I think there's a confusion here. I'm not talking about leaf nodes changing types after writes or similar -- I'm just talking about the tree reconstruction form the witness.

To cite my example again. If I give you a witness with the following statediff: 0x0000...00 = 0 0x0000...01 = 10 0x0000...02 = 100 0x0000...03 = [empty keccak val] 0x0000...04 = 0

As a verifier rebuilding the tree, you don't know if the stem of those keys is an EOA or storage slots.

There's no need to "find a collision" for a malicious prover or similar. Only by looking at a stem, it's impossible to know if this leaf node is an EOA or storage slots (i.e: there's no need to find a particular tree key shape or value). That's why I think the new extension status to signal the new markers are needed now.

The tree reconstruction algorithm from the witness, doesn't know anything about EOAs, contracts, or similar. Just knows about tree keys and values.

Am I missing something?

dankrad commented 9 months ago

The tree reconstruction algorithm from the witness, doesn't know anything about EOAs, contracts, or similar. Just knows about tree keys and values.

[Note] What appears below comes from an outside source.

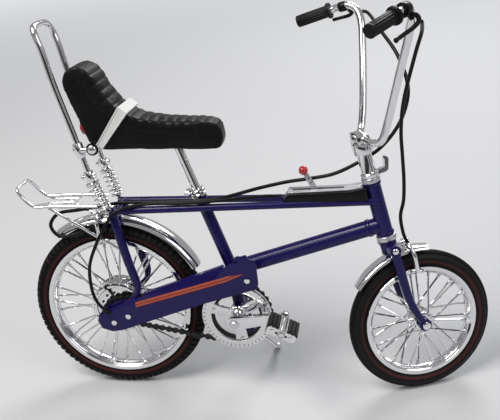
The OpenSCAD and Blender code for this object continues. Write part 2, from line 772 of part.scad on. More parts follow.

Thinking about this, we actually want the property that the tree/database doesn't have to know about this distinction. We wanted to construct it in a way that can be changed for any generic 32 byte key-value database.

So this is an argument against doing anything special for EOAs -- any special treatment should be purely based on the values written, rather than the type of account.

jsign commented 9 months ago

Yes, that was always my interpretation about the extension status codes -- mostly the abstraction at the boundary between the "tree client" (i.e: ethereum node) and the tree.

So to avoid talking about EOAs or storage slots at the tree level.

You could use new extension status code but to only signal the template of the leaf node, while still not involving EOAs or storage-slot concepts. But... it's starts to get a bit shady.

gballet commented 2 weeks ago

Closing this issue, there are enough good reasons not to do this.